| The problem |
Nothing should be output except the lines from the one containing "Model this object" through the one containing "HOOP_STEPS = 40", both ends included, each repeated exactly.

| Recorded data |
***

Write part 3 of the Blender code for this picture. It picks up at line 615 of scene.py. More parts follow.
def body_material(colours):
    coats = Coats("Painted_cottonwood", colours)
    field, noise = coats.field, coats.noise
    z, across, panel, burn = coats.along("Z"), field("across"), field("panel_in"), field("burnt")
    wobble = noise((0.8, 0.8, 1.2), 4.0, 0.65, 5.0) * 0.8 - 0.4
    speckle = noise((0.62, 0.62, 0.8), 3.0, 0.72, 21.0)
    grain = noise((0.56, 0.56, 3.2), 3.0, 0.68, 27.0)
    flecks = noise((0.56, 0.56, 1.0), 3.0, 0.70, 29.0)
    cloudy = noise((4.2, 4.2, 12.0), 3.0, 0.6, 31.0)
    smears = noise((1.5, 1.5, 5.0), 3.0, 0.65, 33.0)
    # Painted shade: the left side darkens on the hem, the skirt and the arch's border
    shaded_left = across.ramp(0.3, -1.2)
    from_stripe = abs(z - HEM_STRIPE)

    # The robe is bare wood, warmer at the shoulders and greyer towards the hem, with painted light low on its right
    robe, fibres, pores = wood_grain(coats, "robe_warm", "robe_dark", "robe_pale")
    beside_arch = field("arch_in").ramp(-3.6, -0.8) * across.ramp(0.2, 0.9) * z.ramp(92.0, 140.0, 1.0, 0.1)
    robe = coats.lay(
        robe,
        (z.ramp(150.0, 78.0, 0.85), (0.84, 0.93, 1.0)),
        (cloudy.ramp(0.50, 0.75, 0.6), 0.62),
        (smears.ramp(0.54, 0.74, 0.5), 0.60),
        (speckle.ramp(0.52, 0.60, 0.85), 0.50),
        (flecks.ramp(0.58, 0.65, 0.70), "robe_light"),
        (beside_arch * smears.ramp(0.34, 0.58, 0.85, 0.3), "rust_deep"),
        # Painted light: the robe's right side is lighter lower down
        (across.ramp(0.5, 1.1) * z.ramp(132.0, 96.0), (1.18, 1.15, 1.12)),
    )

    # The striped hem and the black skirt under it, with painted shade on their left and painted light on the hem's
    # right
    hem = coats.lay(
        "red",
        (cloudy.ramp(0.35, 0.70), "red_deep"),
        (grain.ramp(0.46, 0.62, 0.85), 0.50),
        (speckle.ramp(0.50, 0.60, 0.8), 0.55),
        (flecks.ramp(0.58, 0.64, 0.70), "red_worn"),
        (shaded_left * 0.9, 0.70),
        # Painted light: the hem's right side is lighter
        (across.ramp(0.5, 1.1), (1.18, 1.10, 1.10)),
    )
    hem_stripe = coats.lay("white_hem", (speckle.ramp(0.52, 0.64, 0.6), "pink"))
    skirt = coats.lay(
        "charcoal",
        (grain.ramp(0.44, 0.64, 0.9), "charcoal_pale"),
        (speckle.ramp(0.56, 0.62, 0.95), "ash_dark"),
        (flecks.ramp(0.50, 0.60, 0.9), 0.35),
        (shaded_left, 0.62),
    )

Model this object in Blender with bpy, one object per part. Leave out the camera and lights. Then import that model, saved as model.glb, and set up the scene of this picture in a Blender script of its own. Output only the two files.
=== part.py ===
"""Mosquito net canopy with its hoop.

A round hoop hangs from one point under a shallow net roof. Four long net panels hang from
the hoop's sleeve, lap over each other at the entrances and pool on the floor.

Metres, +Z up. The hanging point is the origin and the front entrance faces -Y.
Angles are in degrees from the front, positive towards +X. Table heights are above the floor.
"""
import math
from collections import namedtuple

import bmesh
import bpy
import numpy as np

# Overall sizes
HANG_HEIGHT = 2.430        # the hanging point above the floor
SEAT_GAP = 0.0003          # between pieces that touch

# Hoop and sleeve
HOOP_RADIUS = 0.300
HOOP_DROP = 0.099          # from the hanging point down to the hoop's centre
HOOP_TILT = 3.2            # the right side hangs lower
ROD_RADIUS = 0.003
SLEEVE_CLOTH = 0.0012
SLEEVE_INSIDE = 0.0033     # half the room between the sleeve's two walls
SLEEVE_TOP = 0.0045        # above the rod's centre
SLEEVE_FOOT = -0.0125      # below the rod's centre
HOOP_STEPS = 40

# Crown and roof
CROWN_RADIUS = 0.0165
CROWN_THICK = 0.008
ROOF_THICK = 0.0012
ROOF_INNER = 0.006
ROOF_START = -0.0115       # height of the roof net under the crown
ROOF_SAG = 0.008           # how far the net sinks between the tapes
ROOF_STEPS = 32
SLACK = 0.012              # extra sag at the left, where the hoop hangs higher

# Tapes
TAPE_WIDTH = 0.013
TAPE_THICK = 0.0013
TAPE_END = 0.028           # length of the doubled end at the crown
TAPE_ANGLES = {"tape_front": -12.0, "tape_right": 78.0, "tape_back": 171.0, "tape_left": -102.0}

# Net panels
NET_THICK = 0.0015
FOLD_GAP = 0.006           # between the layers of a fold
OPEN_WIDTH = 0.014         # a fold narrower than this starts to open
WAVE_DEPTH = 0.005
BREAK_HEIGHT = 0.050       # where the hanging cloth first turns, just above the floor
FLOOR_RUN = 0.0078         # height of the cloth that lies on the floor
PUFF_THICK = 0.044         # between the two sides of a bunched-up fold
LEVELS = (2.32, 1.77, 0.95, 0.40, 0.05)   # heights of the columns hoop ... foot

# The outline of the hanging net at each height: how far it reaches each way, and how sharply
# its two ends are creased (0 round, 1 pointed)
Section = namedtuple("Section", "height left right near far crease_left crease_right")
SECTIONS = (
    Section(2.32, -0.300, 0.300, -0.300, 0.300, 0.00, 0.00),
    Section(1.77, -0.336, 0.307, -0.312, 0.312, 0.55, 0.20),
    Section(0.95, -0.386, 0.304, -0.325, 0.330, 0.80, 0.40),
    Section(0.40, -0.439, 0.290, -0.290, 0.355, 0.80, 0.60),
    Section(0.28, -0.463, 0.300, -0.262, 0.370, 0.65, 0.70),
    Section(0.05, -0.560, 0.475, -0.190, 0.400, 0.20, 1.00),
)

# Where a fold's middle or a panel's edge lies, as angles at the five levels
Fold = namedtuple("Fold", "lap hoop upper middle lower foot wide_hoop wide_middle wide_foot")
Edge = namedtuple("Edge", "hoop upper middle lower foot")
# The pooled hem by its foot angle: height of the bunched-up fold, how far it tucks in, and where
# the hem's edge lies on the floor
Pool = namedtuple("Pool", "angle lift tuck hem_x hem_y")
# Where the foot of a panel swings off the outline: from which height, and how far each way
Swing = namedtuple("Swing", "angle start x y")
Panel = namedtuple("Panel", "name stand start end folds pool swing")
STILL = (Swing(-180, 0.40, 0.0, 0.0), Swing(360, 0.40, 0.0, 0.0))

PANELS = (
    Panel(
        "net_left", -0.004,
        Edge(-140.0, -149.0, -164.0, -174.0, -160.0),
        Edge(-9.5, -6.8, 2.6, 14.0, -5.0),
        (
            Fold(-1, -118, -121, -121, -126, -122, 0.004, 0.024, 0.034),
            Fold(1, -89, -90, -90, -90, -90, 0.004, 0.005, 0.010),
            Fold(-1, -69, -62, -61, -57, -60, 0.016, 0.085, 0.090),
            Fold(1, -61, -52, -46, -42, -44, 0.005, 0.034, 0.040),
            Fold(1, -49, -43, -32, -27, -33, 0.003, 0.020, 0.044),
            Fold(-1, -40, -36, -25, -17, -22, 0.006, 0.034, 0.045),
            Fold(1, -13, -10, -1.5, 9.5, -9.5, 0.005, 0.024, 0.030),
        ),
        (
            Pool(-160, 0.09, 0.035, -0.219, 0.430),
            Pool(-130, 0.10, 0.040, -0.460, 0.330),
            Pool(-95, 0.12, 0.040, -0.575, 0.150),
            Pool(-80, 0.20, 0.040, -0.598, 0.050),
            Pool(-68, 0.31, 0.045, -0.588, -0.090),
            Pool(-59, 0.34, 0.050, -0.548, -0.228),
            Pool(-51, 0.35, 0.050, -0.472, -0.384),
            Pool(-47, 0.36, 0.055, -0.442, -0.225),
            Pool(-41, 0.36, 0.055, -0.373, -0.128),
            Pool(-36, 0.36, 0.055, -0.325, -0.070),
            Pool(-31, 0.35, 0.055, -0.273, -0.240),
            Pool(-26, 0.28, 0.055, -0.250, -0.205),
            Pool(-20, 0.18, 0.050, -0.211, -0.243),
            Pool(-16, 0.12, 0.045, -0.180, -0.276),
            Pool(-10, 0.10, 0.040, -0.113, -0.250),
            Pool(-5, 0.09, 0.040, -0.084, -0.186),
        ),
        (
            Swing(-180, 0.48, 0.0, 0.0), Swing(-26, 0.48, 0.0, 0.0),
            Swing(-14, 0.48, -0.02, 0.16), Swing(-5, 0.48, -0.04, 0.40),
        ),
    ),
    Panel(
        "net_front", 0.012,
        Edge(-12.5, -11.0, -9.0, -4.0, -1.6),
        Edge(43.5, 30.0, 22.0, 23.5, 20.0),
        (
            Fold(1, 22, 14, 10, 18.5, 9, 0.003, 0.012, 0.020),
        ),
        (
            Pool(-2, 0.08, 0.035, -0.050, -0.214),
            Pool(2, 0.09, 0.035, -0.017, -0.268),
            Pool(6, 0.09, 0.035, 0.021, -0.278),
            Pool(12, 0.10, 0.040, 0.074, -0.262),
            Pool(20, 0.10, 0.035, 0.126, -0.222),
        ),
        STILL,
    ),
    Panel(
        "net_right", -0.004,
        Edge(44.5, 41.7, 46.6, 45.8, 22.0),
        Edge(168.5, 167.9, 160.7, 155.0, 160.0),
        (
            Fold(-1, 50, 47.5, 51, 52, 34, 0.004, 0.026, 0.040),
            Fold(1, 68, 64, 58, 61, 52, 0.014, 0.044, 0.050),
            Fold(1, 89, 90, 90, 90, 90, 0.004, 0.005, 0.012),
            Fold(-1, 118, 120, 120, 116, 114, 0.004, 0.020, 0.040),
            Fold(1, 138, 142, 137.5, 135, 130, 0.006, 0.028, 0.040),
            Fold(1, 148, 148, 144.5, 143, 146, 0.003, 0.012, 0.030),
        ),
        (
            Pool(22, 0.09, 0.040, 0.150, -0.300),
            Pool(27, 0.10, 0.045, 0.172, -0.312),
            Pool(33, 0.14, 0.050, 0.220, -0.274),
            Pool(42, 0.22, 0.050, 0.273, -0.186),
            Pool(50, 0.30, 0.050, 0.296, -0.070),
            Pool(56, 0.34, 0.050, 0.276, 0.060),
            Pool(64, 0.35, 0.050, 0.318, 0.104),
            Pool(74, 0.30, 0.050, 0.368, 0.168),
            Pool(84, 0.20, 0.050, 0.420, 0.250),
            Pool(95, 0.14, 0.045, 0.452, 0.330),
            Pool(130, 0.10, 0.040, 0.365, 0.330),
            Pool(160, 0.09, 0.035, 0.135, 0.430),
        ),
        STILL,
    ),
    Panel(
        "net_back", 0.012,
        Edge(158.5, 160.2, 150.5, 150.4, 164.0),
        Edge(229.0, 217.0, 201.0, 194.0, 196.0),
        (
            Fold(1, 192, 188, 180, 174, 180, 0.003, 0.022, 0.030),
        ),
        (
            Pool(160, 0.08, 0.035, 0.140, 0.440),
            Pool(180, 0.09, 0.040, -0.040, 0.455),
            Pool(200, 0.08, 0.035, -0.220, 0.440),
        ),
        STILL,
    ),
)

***

| Complete output |
Model this object in Blender with bpy, one object per part. Leave out the camera and lights. Then import that model, saved as model.glb, and set up the scene of this picture in a Blender script of its own. Output only the two files.
=== part.py ===
"""Mosquito net canopy with its hoop.

A round hoop hangs from one point under a shallow net roof. Four long net panels hang from
the hoop's sleeve, lap over each other at the entrances and pool on the floor.

Metres, +Z up. The hanging point is the origin and the front entrance faces -Y.
Angles are in degrees from the front, positive towards +X. Table heights are above the floor.
"""
import math
from collections import namedtuple

import bmesh
import bpy
import numpy as np

# Overall sizes
HANG_HEIGHT = 2.430        # the hanging point above the floor
SEAT_GAP = 0.0003          # between pieces that touch

# Hoop and sleeve
HOOP_RADIUS = 0.300
HOOP_DROP = 0.099          # from the hanging point down to the hoop's centre
HOOP_TILT = 3.2            # the right side hangs lower
ROD_RADIUS = 0.003
SLEEVE_CLOTH = 0.0012
SLEEVE_INSIDE = 0.0033     # half the room between the sleeve's two walls
SLEEVE_TOP = 0.0045        # above the rod's centre
SLEEVE_FOOT = -0.0125      # below the rod's centre
HOOP_STEPS = 40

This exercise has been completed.